* **Material**
====
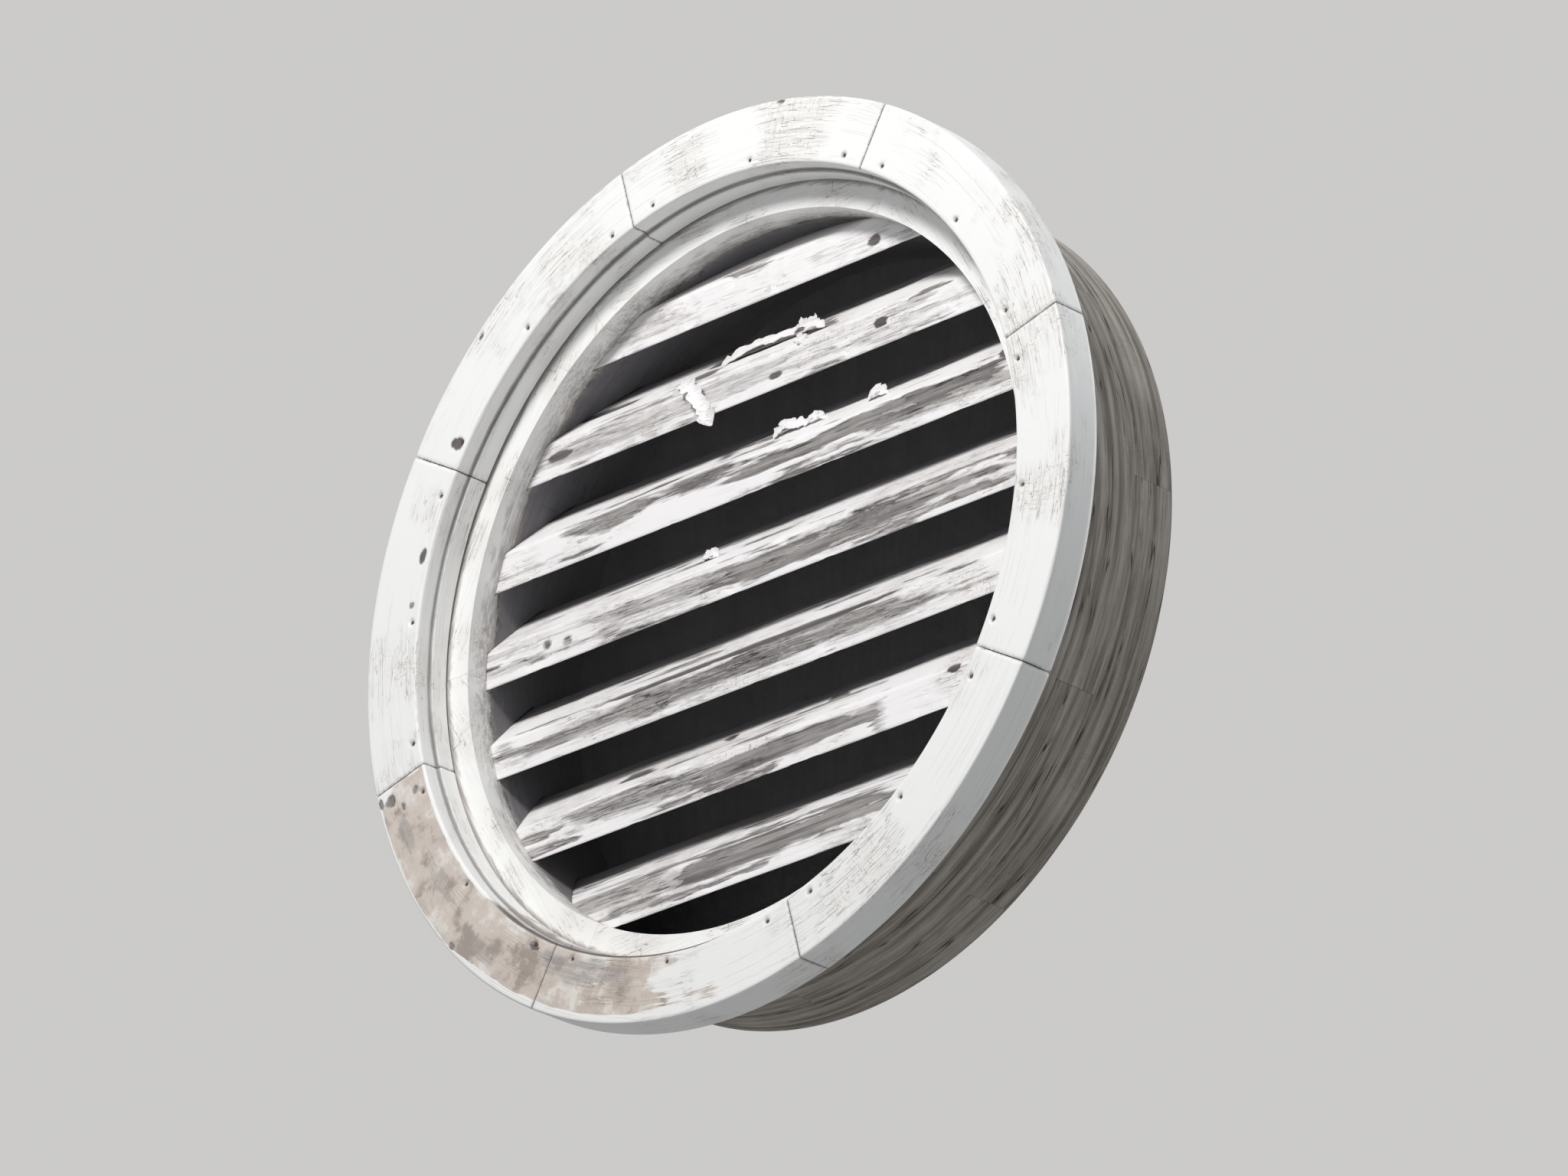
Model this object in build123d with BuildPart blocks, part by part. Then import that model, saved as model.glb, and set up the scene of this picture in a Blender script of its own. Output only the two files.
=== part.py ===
from build123d import *
import os
from math import copysign, cos, degrees, radians, sin

# A round louvred window: a built-up timber ring with slanted slats housed in
# it, a segmented casing on its front, and an insect screen held on its back.
# X is to the right, Y is into the wall and Z is up, all in millimetres.
# The origin is on the ring's axis, at the front edge of the ring.

# Frame ring
opening_radius = 267.0
ring_thickness = 38.0
layer_depth = 38.0
layer_names = ("front", "middle", "back")
ring_sectors = 6
glue_line = 0.2

# Casing on the front of the ring
casing_width = 50.0
casing_thickness = 30.0
casing_reveal = 23.0
casing_sectors = 8
casing_first_joint = 15.0
casing_joint = 0.6
casing_arris = 1.5
casing_step_height = 14.0
casing_step_width = 3.0

# Slats
slat_count = 8
slat_width = 89.0
slat_thickness = 21.0
slat_angle = 45.0
slat_setback = 19.0
slat_arris = 1.2
top_slat_drop = 55.0
bottom_slat_lap = 35.5
housing_depth = 10.0
housing_fit = 0.3

# Insect screen and its stop
screen_thickness = 1.0
screen_landing = 26.0
stop_width = 28.0
stop_overhang = 1.0
stop_thickness = 10.0
stop_sectors = 6
stop_joint = 0.4
stop_arris = 2.0

# Nails
casing_nail_radius = 1.5
casing_nail_head_radius = 2.6
casing_nail_head = 1.5
casing_nail_length = 56.0
casing_nail_set = 1.5
casing_nail_margin = 4.0
stop_nail_radius = 0.9
stop_nail_head_radius = 2.0
stop_nail_head = 0.8
stop_nail_length = 26.0
stop_nail_margin = 12.0
nail_fit = 0.05

# Sizes that follow from those above
ring_depth = layer_depth * len(layer_names)
ring_outer_radius = opening_radius + ring_thickness
ring_sweep = 360.0 / ring_sectors
casing_inner_radius = opening_radius + casing_reveal
casing_outer_radius = casing_inner_radius + casing_width
casing_sweep = 360.0 / casing_sectors
housing_radius = opening_radius + housing_depth
slat_end_radius = housing_radius - housing_fit
top_slat_height = opening_radius - top_slat_drop
slat_pitch = (top_slat_height + opening_radius + bottom_slat_lap) / (slat_count - 1)
slat_heights = [top_slat_height - slat_pitch * row for row in range(slat_count)]
screen_radius = opening_radius + screen_landing
stop_inner_radius = opening_radius + stop_overhang
stop_outer_radius = stop_inner_radius + stop_width
stop_back = ring_depth + screen_thickness + stop_thickness
stop_sweep = 360.0 / stop_sectors
casing_nail_circle = (casing_inner_radius + ring_outer_radius) / 2
stop_nail_circle = (stop_inner_radius + screen_radius) / 2
casing_nail_angles = (casing_nail_margin, casing_sweep / 2, casing_sweep - casing_nail_margin)
stop_nail_angles = (stop_nail_margin, stop_sweep - stop_nail_margin)

# The ring's axis points out of the wall, so angles run anticlockwise from the right
ring_axis = Axis((0, 0, 0), (0, -1, 0))
# The slats' section is drawn here, to the left of the ring, and runs to the right
side_plane = Plane.YZ.offset(-housing_radius)


def upright_plane(depth):
    """A plane that faces out of the wall, at a depth behind the ring's front edge."""
    return Plane.XZ.offset(-depth)


def radial_plane(angle):
    """A plane through the ring's axis: its x runs outwards, its y runs into the wall."""
    turn = radians(angle)
    outwards = (cos(turn), 0, sin(turn))
    around = (-sin(turn), 0, cos(turn))
    return Plane(origin=(0, 0, 0), x_dir=outwards, z_dir=around)


def half_joint(gap, inner, outer):
    """Half the angle that a joint of this width takes up at the middle of a ring."""
    return degrees(gap / (inner + outer))


def slat_corners(height, allowance):
    """The four corners of a slat across its length, grown on all sides by the allowance."""
    slope = radians(slat_angle)
    along = Vector(cos(slope), sin(slope))
    across = Vector(sin(slope), -cos(slope))
    lower_front = Vector(slat_setback, height) + across * allowance
    lower_back = lower_front + along * (slat_width + allowance)
    upper_back = lower_back - across * (slat_thickness + 2 * allowance)
    lower_front -= along * (allowance * (1 + sin(slope)) / cos(slope))
    upper_front = lower_front + Vector(0, (slat_thickness + 2 * allowance) / cos(slope))
    return lower_front, lower_back, upper_back, upper_front


def housing_edges(depth):
    """How far above a slat's height the lower and upper edge of its housing lie at this depth, if it gets there."""
    corners = slat_corners(0, housing_fit)
    edges = []
    for corner, following in zip(corners, corners[1:] + corners[:1]):
        if min(corner.X, following.X) < depth < max(corner.X, following.X):
            share = (depth - corner.X) / (following.X - corner.X)
            edges.append(corner.Y + share * (following.Y - corner.Y))
    return sorted(edges)


def leaves_splinter(angle, layer_edges):
    """Whether a housing's edge crosses a joint's inner end, which would split a splinter off the sector."""
    side = copysign(1, sin(radians(angle)))
    lift = abs(sin(radians(angle)))
    lowest = opening_radius * lift - glue_line
    highest = min(housing_radius * lift, opening_radius) + glue_line
    facing = [edges[0] if side > 0 else edges[1] for edges in layer_edges if edges]
    return any(lowest < side * (height + edge) < highest for height in slat_heights for edge in facing)


def clear_joint(angle, layer_edges):
    """The joint's own angle, or the nearest in steps of a degree, up first, that leaves no splinter."""
    upwards = copysign(1, cos(radians(angle)))
    turns = [0] + [upwards * turn * way for turn in range(1, 90) for way in (1, -1)]
    return next(angle + turn for turn in turns if not leaves_splinter(angle + turn, layer_edges))


def finish(builder, name):
    """Name a finished piece and write it to its own file."""
    builder.part.label = name
    export_step(builder.part, f"parts/{name}.step")


os.makedirs("parts", exist_ok=True)

# Nails through the casing into the ring, with their heads set below the face
with BuildPart() as casing_nails:
    for offset in casing_nail_angles:
        with Locations(upright_plane(casing_nail_set - casing_thickness)):
            with PolarLocations(casing_nail_circle, casing_sectors, casing_first_joint + offset):
                Cylinder(casing_nail_radius, casing_nail_length, align=(Align.CENTER, Align.CENTER, Align.MAX))
                Cylinder(casing_nail_head_radius, casing_nail_head, align=(Align.CENTER, Align.CENTER, Align.MAX))
finish(casing_nails, "casing_nails")

# The holes that those nails sit in, open at the casing's face
with BuildPart() as casing_nail_holes:
    for offset in casing_nail_angles:
        with Locations(upright_plane(-casing_thickness)):
            with PolarLocations(casing_nail_circle, casing_sectors, casing_first_joint + offset):
                Cylinder(
                    casing_nail_radius + nail_fit,
                    casing_nail_set + casing_nail_length + nail_fit,
                    align=(Align.CENTER, Align.CENTER, Align.MAX),
                )
                Cylinder(
                    casing_nail_head_radius + nail_fit,
                    casing_nail_set + casing_nail_head + nail_fit,
                    align=(Align.CENTER, Align.CENTER, Align.MAX),
                )

# Small nails through the screen's stop into the back of the ring
with BuildPart() as stop_nails:
    for offset in stop_nail_angles:
        with Locations(upright_plane(stop_back)):
            with PolarLocations(stop_nail_circle, stop_sectors, stop_sweep / 2 + offset):
                Cylinder(stop_nail_radius, stop_nail_length, align=(Align.CENTER, Align.CENTER, Align.MIN))
                Cylinder(stop_nail_head_radius, stop_nail_head, align=(Align.CENTER, Align.CENTER, Align.MIN))
finish(stop_nails, "stop_nails")

with BuildPart() as stop_nail_holes:
    for offset in stop_nail_angles:
        with Locations(upright_plane(stop_back)):
            with PolarLocations(stop_nail_circle, stop_sectors, stop_sweep / 2 + offset):
                Cylinder(
                    stop_nail_radius + nail_fit,
                    stop_nail_length + nail_fit,
                    align=(Align.CENTER, Align.CENTER, Align.MIN),
                )
                Cylinder(
                    stop_nail_head_radius + nail_fit,
                    stop_nail_head + nail_fit,
                    align=(Align.CENTER, Align.CENTER, Align.MIN),
                )

# The slanted housings that take the slats' ends, stopped short of the ring's outside
with BuildPart() as housings:
    for height in slat_heights:
        with BuildSketch(side_plane):
            with BuildLine():
                Polyline(*slat_corners(height, housing_fit), close=True)
            make_face()
        extrude(amount=2 * housing_radius)
    with BuildSketch(upright_plane(ring_depth)):
        Circle(housing_radius)
    extrude(amount=ring_depth, mode=Mode.INTERSECT)

# The ring: three layers of sawn sectors, glued with their joints staggered like brickwork
for layer, layer_name in enumerate(layer_names):
    layer_front = layer * layer_depth
    layer_back = layer_front + layer_depth - (glue_line if layer < len(layer_names) - 1 else 0)
    joint_angle = half_joint(glue_line, opening_radius, ring_outer_radius)
    first_joint = ring_sweep / 2 if layer % 2 else 0.0
    layer_edges = (housing_edges(layer_front), housing_edges(layer_back))
    joints = [clear_joint(first_joint + number * ring_sweep, layer_edges) for number in range(ring_sectors)]
    for number, (joint, following) in enumerate(zip(joints, joints[1:] + [joints[0] + 360])):
        with BuildPart() as sector:
            with BuildSketch(radial_plane(joint + joint_angle)):
                with BuildLine():
                    Polyline(
                        (opening_radius, layer_front),
                        (ring_outer_radius, layer_front),
                        (ring_outer_radius, layer_back),
                        (opening_radius, layer_back),
                        close=True,
                    )
                make_face()
            revolve(axis=ring_axis, revolution_arc=following - joint - 2 * joint_angle)
            add(housings.part, mode=Mode.SUBTRACT)
            if layer == 0:
                add(casing_nail_holes.part, mode=Mode.SUBTRACT)
            if layer == len(layer_names) - 1:
                add(stop_nail_holes.part, mode=Mode.SUBTRACT)
        finish(sector, f"ring_{layer_name}_{number + 1}")

# The casing: eight sawn sectors with a small step along the inner edge
for number in range(casing_sectors):
    joint_angle = half_joint(casing_joint, casing_inner_radius, casing_outer_radius)
    start = casing_first_joint + number * casing_sweep + joint_angle
    with BuildPart() as casing:
        with BuildSketch(radial_plane(start)) as casing_section:
            with BuildLine():
                Polyline(
                    (casing_outer_radius, 0),
                    (casing_outer_radius, -casing_thickness),
                    (casing_inner_radius, -casing_thickness),
                    (casing_inner_radius, casing_step_height - casing_thickness),
                    (casing_inner_radius - casing_step_width, casing_step_height - casing_thickness),
                    (casing_inner_radius - casing_step_width, 0),
                    close=True,
                )
            make_face()
            chamfer(casing_section.vertices().group_by(Axis.Y)[0], casing_arris)
        revolve(axis=ring_axis, revolution_arc=casing_sweep - 2 * joint_angle)
        add(casing_nail_holes.part, mode=Mode.SUBTRACT)
    finish(casing, f"casing_{number + 1}")

# The slats, cut to the ring's curve at their ends
for row, height in enumerate(slat_heights):
    with BuildPart() as slat:
        with BuildSketch(side_plane) as slat_section:
            with BuildLine():
                Polyline(*slat_corners(height, 0), close=True)
            make_face()
            fillet(slat_section.vertices(), slat_arris)
        extrude(amount=2 * housing_radius)
        with BuildSketch(upright_plane(ring_depth)):
            Circle(slat_end_radius)
        extrude(amount=ring_depth, mode=Mode.INTERSECT)
    finish(slat, f"slat_{row + 1}")

# The insect screen on the back of the ring
with BuildPart() as insect_screen:
    with BuildSketch(upright_plane(ring_depth + screen_thickness)):
        Circle(screen_radius)
    extrude(amount=screen_thickness)
    add(stop_nail_holes.part, mode=Mode.SUBTRACT)
finish(insect_screen, "insect_screen")

# The stop that holds the screen's rim
for number in range(stop_sectors):
    joint_angle = half_joint(stop_joint, stop_inner_radius, stop_outer_radius)
    start = stop_sweep / 2 + number * stop_sweep + joint_angle
    with BuildPart() as stop:
        with BuildSketch(radial_plane(start)) as stop_section:
            with BuildLine():
                Polyline(
                    (stop_inner_radius, stop_back - stop_thickness),
                    (stop_outer_radius, stop_back - stop_thickness),
                    (stop_outer_radius, stop_back),
                    (stop_inner_radius, stop_back),
                    close=True,
                )
            make_face()
            chamfer(stop_section.vertices().group_by(Axis.Y)[-1], stop_arris)
        revolve(axis=ring_axis, revolution_arc=stop_sweep - 2 * joint_angle)
        add(stop_nail_holes.part, mode=Mode.SUBTRACT)
    finish(stop, f"screen_stop_{number + 1}")
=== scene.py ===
from math import cos, pi, radians, sin

import bpy
import numpy as np
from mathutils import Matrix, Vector


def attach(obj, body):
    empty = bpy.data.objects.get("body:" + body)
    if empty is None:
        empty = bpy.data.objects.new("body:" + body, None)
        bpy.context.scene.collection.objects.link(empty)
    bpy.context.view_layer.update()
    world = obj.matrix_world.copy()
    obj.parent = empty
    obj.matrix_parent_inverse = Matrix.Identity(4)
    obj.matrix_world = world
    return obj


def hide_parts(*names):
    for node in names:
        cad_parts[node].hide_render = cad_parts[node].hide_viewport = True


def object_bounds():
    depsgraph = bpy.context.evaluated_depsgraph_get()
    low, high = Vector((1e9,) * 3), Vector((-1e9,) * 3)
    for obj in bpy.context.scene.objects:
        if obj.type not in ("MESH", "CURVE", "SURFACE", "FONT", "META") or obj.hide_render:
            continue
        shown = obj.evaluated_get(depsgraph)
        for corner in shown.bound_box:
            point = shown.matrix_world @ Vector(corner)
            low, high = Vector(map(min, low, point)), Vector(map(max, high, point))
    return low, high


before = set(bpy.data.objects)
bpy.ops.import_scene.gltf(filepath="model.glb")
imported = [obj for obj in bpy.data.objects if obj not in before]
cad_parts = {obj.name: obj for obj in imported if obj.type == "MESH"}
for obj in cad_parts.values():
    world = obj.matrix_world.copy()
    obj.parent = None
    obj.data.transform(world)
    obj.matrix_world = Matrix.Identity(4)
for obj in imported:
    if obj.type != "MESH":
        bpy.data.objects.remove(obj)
cad_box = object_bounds()

# Sizes in metres, as the frame has them, and angles in radians
MM = 0.001
OPENING_RADIUS = 267 * MM
SLAT_END_RADIUS = 276.7 * MM
SLAT_COUNT = 8
SLAT_WIDTH = 89 * MM
SLAT_THICKNESS = 21 * MM
SLAT_SLOPE = radians(45)
SLAT_SETBACK = 19 * MM
SLAT_PITCH = 73.5 * MM
TOP_SLAT = 212 * MM
CASING_COUNT = 8
CASING_SWEEP = radians(45)
CASING_FIRST_JOINT = radians(15)
CASING_JOINT = 0.6 * MM
CASING_INNER = 290 * MM
CASING_OUTER = 340 * MM
CASING_THICKNESS = 30 * MM
CASING_STEP_HEIGHT = 14 * MM
CASING_STEP_WIDTH = 3 * MM
CASING_NAIL_CIRCLE = 297.5 * MM
CASING_NAIL_MARGIN = radians(4)
RING_SECTORS = 6
RING_SWEEP = radians(60)
RING_OUTER = 305 * MM
SCREEN_FRONT = 114 * MM
SCREEN_THICKNESS = 1 * MM
SCREEN_RADIUS = 293 * MM
WIRE_SPACING = 1.6 * MM

# How far back on the slats' slopes the paint reaches and the painted shade begins, the paint's thickness,
# and its relief in the shading
PAINTED_DEPTH = 31 * MM
PAINT_THICKNESS = 0.45 * MM
PAINT_RELIEF = 0.35 * MM

# The dimple that the paint has over a nail's head
DIMPLE_RADIUS = 3.4 * MM
DIMPLE_DEPTH = 1.7 * MM

# How far a point behind the slats' front edges shows to the right and up, as shares of its depth
SEEN_RIGHT = 0.839
SEEN_UP = 0.462

# The radius at which the casing's grain is unrolled, and the middle of its face
GRAIN_RADIUS = 310 * MM
CASING_MIDDLE = 315 * MM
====
* **Work to do**
Reproduce word for word the material above, beginning with the line that contains "# The stop that holds the screen's rim" and ending with the line that contains "for node in".

* **Worked answer**
# The stop that holds the screen's rim
for number in range(stop_sectors):
    joint_angle = half_joint(stop_joint, stop_inner_radius, stop_outer_radius)
    start = stop_sweep / 2 + number * stop_sweep + joint_angle
    with BuildPart() as stop:
        with BuildSketch(radial_plane(start)) as stop_section:
            with BuildLine():
                Polyline(
                    (stop_inner_radius, stop_back - stop_thickness),
                    (stop_outer_radius, stop_back - stop_thickness),
                    (stop_outer_radius, stop_back),
                    (stop_inner_radius, stop_back),
                    close=True,
                )
            make_face()
            chamfer(stop_section.vertices().group_by(Axis.Y)[-1], stop_arris)
        revolve(axis=ring_axis, revolution_arc=stop_sweep - 2 * joint_angle)
        add(stop_nail_holes.part, mode=Mode.SUBTRACT)
    finish(stop, f"screen_stop_{number + 1}")
=== scene.py ===
from math import cos, pi, radians, sin

import bpy
import numpy as np
from mathutils import Matrix, Vector


def attach(obj, body):
    empty = bpy.data.objects.get("body:" + body)
    if empty is None:
        empty = bpy.data.objects.new("body:" + body, None)
        bpy.context.scene.collection.objects.link(empty)
    bpy.context.view_layer.update()
    world = obj.matrix_world.copy()
    obj.parent = empty
    obj.matrix_parent_inverse = Matrix.Identity(4)
    obj.matrix_world = world
    return obj


def hide_parts(*names):
    for node in names:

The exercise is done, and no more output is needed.